There is a dizzying array of temperaments - each with plenty of plus and minus points. If playing with any kind of keyboard instrument one has to stick that temperament (Valotti seems to be a common 'compromise' temperamant in period-instrument Baroque music). The absence of a keyboard (rare in 'basso continuo'-led music) lends more freedom.

The differences between various temperaments are often defined by mere 'cents' in intonation (a 'cent' is 100th of a semitone) and takes years of practice and experience to master. We have become so used to 'equal temperamant' that some musicians have lost the aural skills to deal with temperamant satisfactorily.


----------



## World Violist

I've had issues playing with pianists before, particularly when playing Arvo Part's "Fur Alina." The overtones in it are so bare that you have to be in tune with the piano, which is nearly impossible for string players because we tune notes so that they're in tune with each other, not so that they're all in tune with every other note (chief difference between playing string instruments and piano). As another example, I was playing in a chamber music camp last summer and was told that I need to tune my C string (lowest one) quite a bit higher than I normally would so that it would be in tune with the rest of the ensemble. It worked perfectly; I've never played quite so in tune in my life, yet the intervals between the strings were much closer than normal.

Basically what I'm getting at is that string players tune differently for different contexts and subconsciously adapt when we need to.


----------



## Argus

Delicious Manager said:


> The differences between various temperaments are often defined by mere 'cents' in intonation (a 'cent' is 100th of a semitone) and takes years of practice and experience to master. We have become so used to 'equal temperamant' that some musicians have lost the aural skills to deal with temperamant satisfactorily.

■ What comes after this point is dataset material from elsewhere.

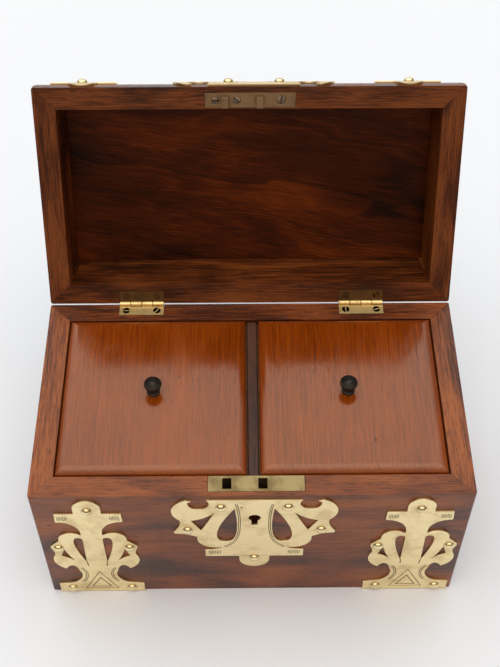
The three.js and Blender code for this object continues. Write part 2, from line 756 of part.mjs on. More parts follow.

The crucial tones that sound off in equal temperament are the thirds, and their inverse the sixths. The 15 cents difference is quite noticable. However, I don't hear these deviations as being necessarily bad, it just means different tunings, tempered or not, have different 'flavours'. You get used to the beating of ET and I'd say most people have become so familiar with it that just intoned intervals sound 'off' to their ears.

I don't think musicians have lost the aural skills as the trained ear can easily hear the beats and do their best to remove them if wanted. It's a matter of choice whether they like the beats or they like purer consonance.

I'll add I remember an interview with the violinist Tony Conrad who said that most of his time spent in The Dream Syndicate he was simply trying to sustain perfect consonant intervals and that was basically the entire music.


----------



## Philip

Thanks guys that clears things up.


----------